Work out how many lines hold "Write". Give the number and nothing else.

RAW DATA —
_ _ _ _ _ _ _

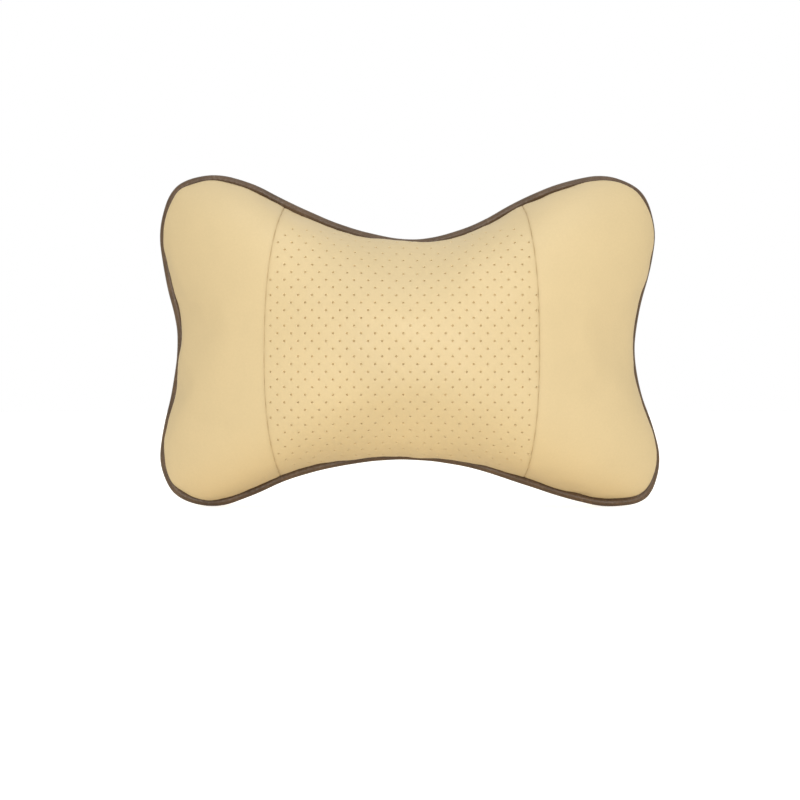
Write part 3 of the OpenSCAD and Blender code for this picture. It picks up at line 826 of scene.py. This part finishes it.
def folded_edges(points, faces, edge_line):
    """Rounds a panel off where it turns in at its edge; returns points, normals and distances."""
    normals = vertex_normals(points, faces)
    away = distances(points, edge_line)
    near = np.clip(FOLD_R - away, 0, FOLD_R)
    drop = FOLD_R - np.sqrt(FOLD_R ** 2 - near ** 2) + DIMPLE * np.exp(-away / DIMPLE_REACH)
    return points - drop[:, None] * normals, normals, away


def filling_points(loop):
    """The points inside a panel's outline: rows along its edge, then a lattice."""
    lattice = hexagon_lattice(loop.min(axis=0), loop.max(axis=0), PANEL_PITCH)
    lattice = lattice[inside(lattice, loop)]
    lattice = lattice[distances(lattice, loop) > EDGE_ROWS[-1] + 0.4 * PANEL_PITCH]
    return np.vstack([edge_rows(loop), lattice])


def hole_circle(radius, across, up):
    """The points of one hole's circle, in two directions."""
    return radius * (np.cos(HOLE_TURN) * across + np.sin(HOLE_TURN) * up)


def hole_walls(middles, across, up, first_rim, first_ring):
    """Rings of points down every hole, the walls between them, and the dark faces deep inside that
    carry painted shade.

    first_rim is the number of the first hole's first rim point, and first_ring that of the first
    point made here.
    """
    rings = []
    walls = []
    dark = []
    for hole, (middle, a, b) in enumerate(zip(middles, across, up)):
        above = first_rim + hole * HOLE_SIDES + np.arange(HOLE_SIDES)
        faces = []
        for radius, depth in HOLE_RINGS:
            below = first_ring + len(rings) * HOLE_SIDES + np.arange(HOLE_SIDES)
            rings.append(middle + hole_circle(radius, a, b) - depth * np.cross(a, b))
            wall = np.column_stack([above, np.roll(above, -1), np.roll(below, -1), below])
            faces += wall.tolist()
            above = below
        walls += faces[:-HOLE_SIDES]
        dark += faces[-HOLE_SIDES:] + [above.tolist()]
    return rings, walls, dark


def hem(points, normals, count, side):
    """The points and faces of the strip turned in along the first count points of a panel."""
    ring = np.arange(count)
    after = (ring + 1) % count
    first = len(points)
    strip = np.column_stack([after, ring, first + ring, first + after])
    if side == BACK:
        strip = strip[:, ::-1]
    return points[:count] - HEM_DEPTH * normals[:count], strip.tolist()


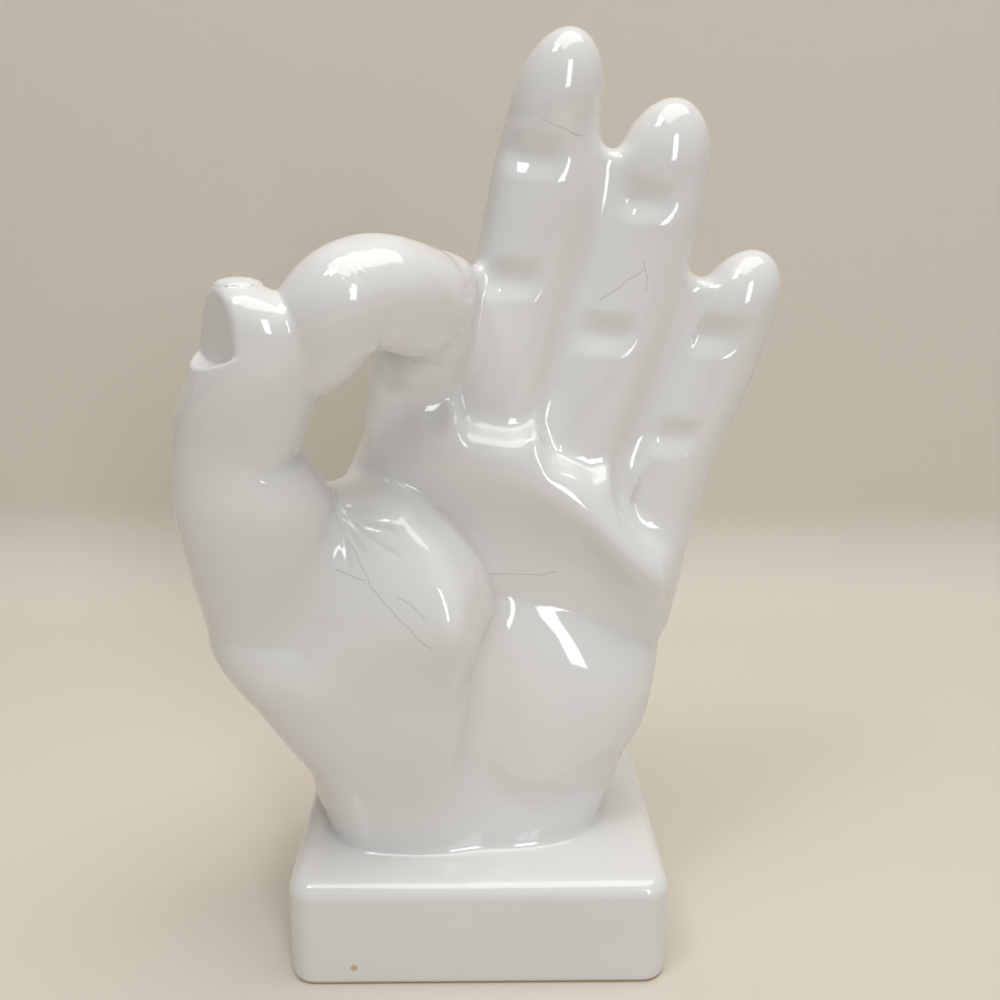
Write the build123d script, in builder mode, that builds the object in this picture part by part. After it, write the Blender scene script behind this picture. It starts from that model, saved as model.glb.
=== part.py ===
from build123d import *
from math import cos, radians, sin
import os

os.makedirs("parts", exist_ok=True)

# A hollow ceramic hand on a plinth, making a ring of thumb and index finger.
# Millimetres, +Z up, the palm faces -Y, origin under the middle of the plinth.
# Seven slip-cast sections are luted together face to face before glazing.

# the cast walls and the plinth
wall = 5.0
finger_wall = 4.0
plinth_width = 103.5
plinth_depth = 76.0
plinth_height = 31.0
plinth_wall = 6.0
plinth_corner = 7.0
plinth_top_edge = 4.5
plinth_foot_edge = 2.0
pour_hole = 18.0
pour_hole_shift = 20.0
collar_rise = 3.0
collar_sweep = 4.5

# the palm, from its foot on the collar up to the roots of the fingers
palm_length = 122.0
palm_breadth = 100.0
palm_thickness = 40.0
deck = 6.0
vent = 8.0

# each ray: where its bone starts, how far its last full section rises, and its fullest breadth
index_rise, index_breadth = 50.0, 27.2
index_end_breadth, index_tip = 24.8, 10.0
middle_rise, middle_breadth, middle_tip = 91.0, 28.2, 20.0
ring_rise, ring_breadth, ring_tip = 87.0, 27.4, 19.0
little_rise, little_breadth, little_tip = 68.4, 24.8, 17.5
thumb_rise, thumb_breadth, thumb_tip = 150.0, 68.4, 19.0

# palm levels: height, left, right, back, then the front at the thumb side, middle and heel side
palm_shares = [
    (0.00, -0.435, 0.365, 0.58, -0.52, -0.56, -0.50),
    (0.06, -0.465, 0.390, 0.57, -0.55, -0.56, -0.47),
    (0.14, -0.470, 0.423, 0.52, -0.54, -0.57, -0.53),
    (0.27, -0.470, 0.482, 0.47, -0.47, -0.54, -0.52),
    (0.41, -0.460, 0.522, 0.45, -0.42, -0.48, -0.47),
    (0.48, -0.450, 0.538, 0.45, -0.38, -0.41, -0.40),
    (0.55, -0.440, 0.555, 0.45, -0.34, -0.30, -0.27),
    (0.69, -0.430, 0.575, 0.43, -0.30, -0.28, -0.25),
    (0.81, -0.405, 0.540, 0.43, -0.33, -0.31, -0.28),
    (0.91, -0.335, 0.500, 0.41, -0.34, -0.33, -0.30),
    (1.00, -0.310, 0.460, 0.38, -0.33, -0.31, -0.30),
]
# where the palm's outline turns its corners, and how far back those corners stand
flank_share, shoulder_share = 0.16, 0.92

# ray roots as shares of the palm's breadth, thickness and length
index_root_shares = (-0.209, 0.00, 0.831)
middle_root_shares = (0.032, 0.03, 0.828)
ring_root_shares = (0.253, 0.05, 0.746)
little_root_shares = (0.453, 0.08, 0.611)
thumb_root_shares = (-0.235, -0.17, -0.110)

# stations along each ray: across, away and up as shares of its rise, then breadth and depth
# as shares of its fullest breadth
middle_shares = [
    (0.000, 0.000, 0.000, 0.82, 0.78),
    (0.007, 0.011, 0.140, 0.86, 0.82),
    (0.048, 0.033, 0.389, 0.94, 0.89),
    (0.084, 0.044, 0.560, 0.96, 0.91),
    (0.130, 0.044, 0.780, 1.00, 0.94),
    (0.149, 0.033, 0.916, 0.95, 0.89),
    (0.162, 0.011, 1.000, 0.87, 0.82),
]
ring_shares = [
    (0.000, 0.000, 0.000, 0.75, 0.75),
    (0.022, 0.011, 0.161, 0.85, 0.82),
    (0.052, 0.023, 0.306, 0.93, 0.89),
    (0.100, 0.034, 0.492, 0.99, 0.92),
    (0.145, 0.046, 0.644, 1.00, 0.93),
    (0.189, 0.046, 0.793, 0.97, 0.91),
    (0.224, 0.034, 0.952, 0.93, 0.87),
    (0.230, 0.029, 1.000, 0.90, 0.84),
]
little_shares = [
    (0.000, 0.000, 0.000, 0.78, 0.78),
    (0.042, 0.015, 0.192, 0.89, 0.86),
    (0.096, 0.029, 0.443, 0.99, 0.94),
    (0.186, 0.044, 0.667, 1.00, 0.95),
    (0.262, 0.044, 0.867, 0.98, 0.93),
    (0.307, 0.029, 1.000, 0.95, 0.89),
]
index_shares = [
    (0.000, 0.000, 0.000, 0.85, 0.83),
    (0.026, 0.000, 0.278, 0.93, 0.90),
    (0.102, -0.080, 0.572, 0.97, 0.93),
    (0.175, -0.240, 0.780, 0.98, 0.95),
    (0.080, -0.470, 0.930, 0.97, 0.95),
    (-0.086, -0.650, 0.985, 0.92, 0.90),
]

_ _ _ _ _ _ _

TASK SOLUTION —
2